Seventh on the list is Cameron LNG’s Trains 4 and 5, set to follow its first three trains under construction in Hackberry.
At 4.5 mtpa each, the trains have full approval but will be affected by a six-month delay in construction until 2019 announced earlier this month by developer Sempra Energy, according to the report.
The company declined to comment.
Delfin, a floating LNG terminal with a 13 mtpa capacity, will consist of four liquefaction vessels instead of trains. It’s planned for about 50 miles off the coast of Cameron Parish.
The project “has the virtue of being relatively inexpensive,” and its floating design allows for “incremental startup,” the report says.

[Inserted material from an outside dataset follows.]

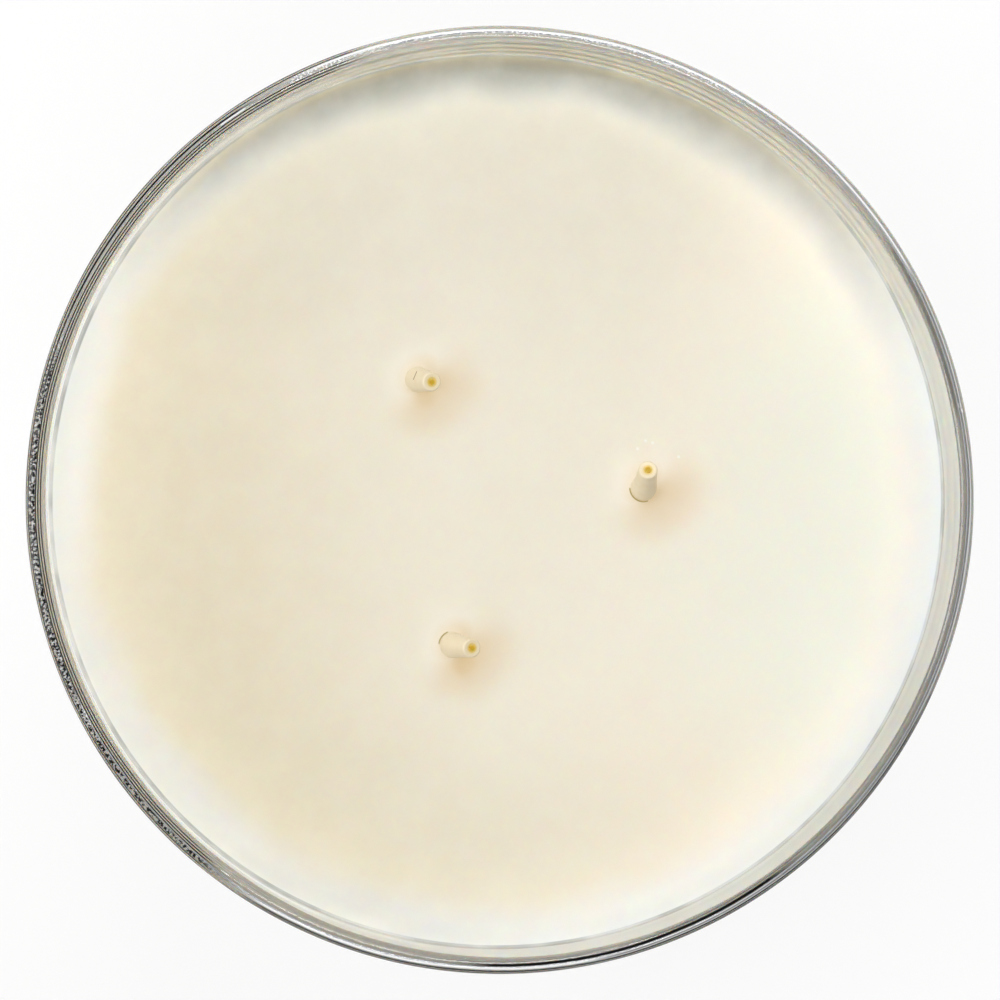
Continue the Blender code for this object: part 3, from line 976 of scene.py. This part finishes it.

Bill Daughdrill, health and safety director at Delfin, said the liquefaction vessels can be fully constructed at a dedicated yard and shipped in later, cutting down construction time.
Delfin will also save money by not having to dredge and build complex mooring facilities, he said. And when exports begin, ships won’t have to travel up the shipping canal.
“Taken together, Delfin believes all of these project features provide significant competitive advantages for our project,” Daughdrill said.
Delfin has acquired the major permits needed to begin construction, including key approvals from the Maritime Administration and the Energy Department. Daughdrill said it’s “actively evaluating shipyards to construct the floating LNG liquefaction vessels.”
He said he expects the company to select the construction facility and make final investment decision in 2018.
Lake Charles LNG
Tenth on the list is Shell’s Lake Charles LNG, with a 15 mtpa capacity. Shell delayed final investment on the project in August 2016, although it has gotten approval from both FERC and the DOE.
The report notes that Shell already has “significant exposure to U.S. LNG and appears wary about adding more.” A review of the project is underway by Shell and other industry specialists.
Shell was unable to comment because its offices were damaged in Hurricane Harvey.